O estreito relacionamento com o rural e o rústico fazia o dia a dia das mamadeiras das crianças da época. O leite era comprado diretamente dos produtores, e bem natural. Não havia desnatadeira ou qualquer outro processo de industrialização do produto.
De onde hoje é o Anel Rodoviário com a Avenida Dom Pedro II, em diante, no sentido norte e nordeste, era só fazendas de gado leiteiro: de lá, vinha o nosso alimento lácteo.
Aqui, mais perto, entre a avenida e a Rua Alípio de Melo, morava o Sr. Antônio ‘Bacalhau’, velho de fartos bigodes, magrinho (de onde deve ter surgido o apelido), que criava suas vaquinhas leiteiras. Este senhor ficou na memória mais que o leite ali produzido; ficou, também, a saudade de mais uma família popular, numerosa e entrosada com todos da então vila. As festas juninas, por ele promovidas, as danças de quadrilha, a reza do terço, os inúmeros doces caseiros, canjica e quentão a rodo e o pau-de-sebo*.
No portão da minha casa, naquela época, era comum passar boiadeiros em comitiva, conduzindo centenas de cabeças de gado. Essa fantástica memória ficará comigo para sempre.
Poucos anos depois, o leite chegava em nossas casas em um velho caminhãozinho tanque, que tinha uma torneira na parte traseira e, junto, um recipiente que media (em litros, um por vez) para colocar no vasilhame de quem o comprava. Era chamado de ‘vaquinha’. Não sei se ainda existe em algum museu um único exemplar desse caminhão, mas que existiu, tenho certeza absoluta.
Com o progresso, no caminhar do tempo, veio a especulação imobiliária e o inferno da urbanização que, à princípio, parecia tão atraente. As consequências foram bastante fortes: de um lado, a praticidade. Do outro, o afastamento do natural e a dura adaptação a um novo mundo, complicado e hostil.

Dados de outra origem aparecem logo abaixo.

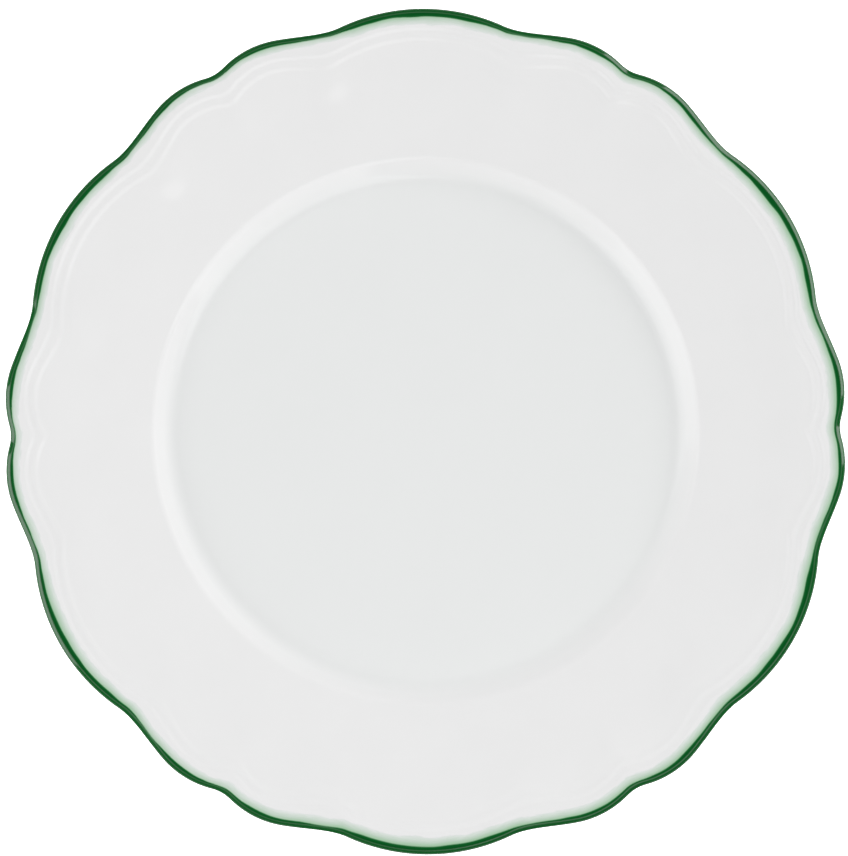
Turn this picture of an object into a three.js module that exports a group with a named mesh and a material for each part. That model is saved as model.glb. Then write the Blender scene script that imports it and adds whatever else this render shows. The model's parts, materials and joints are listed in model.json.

Confesso, cheio de saudade, que se pudesse, teria parado o tempo na infância, onde não só o leite, mas tudo, tudo mesmo, era autêntico, natural, integrado e cheio de histórias e inocência.
Francisco Lutkenhaus, 05 de dezembro de 2004
* Pau-de-sebo era um tronco bem reto, o mais fino possível, e liso, medindo uns quatro metros, emplastado de sebo de boi. Era fincado no terreiro, com um certo valor (em dinheiro) amarrado no topo, que seria a recompensa de quem conseguisse pegar, subindo pelo tronco, usando somente as mãos e os pés para isso.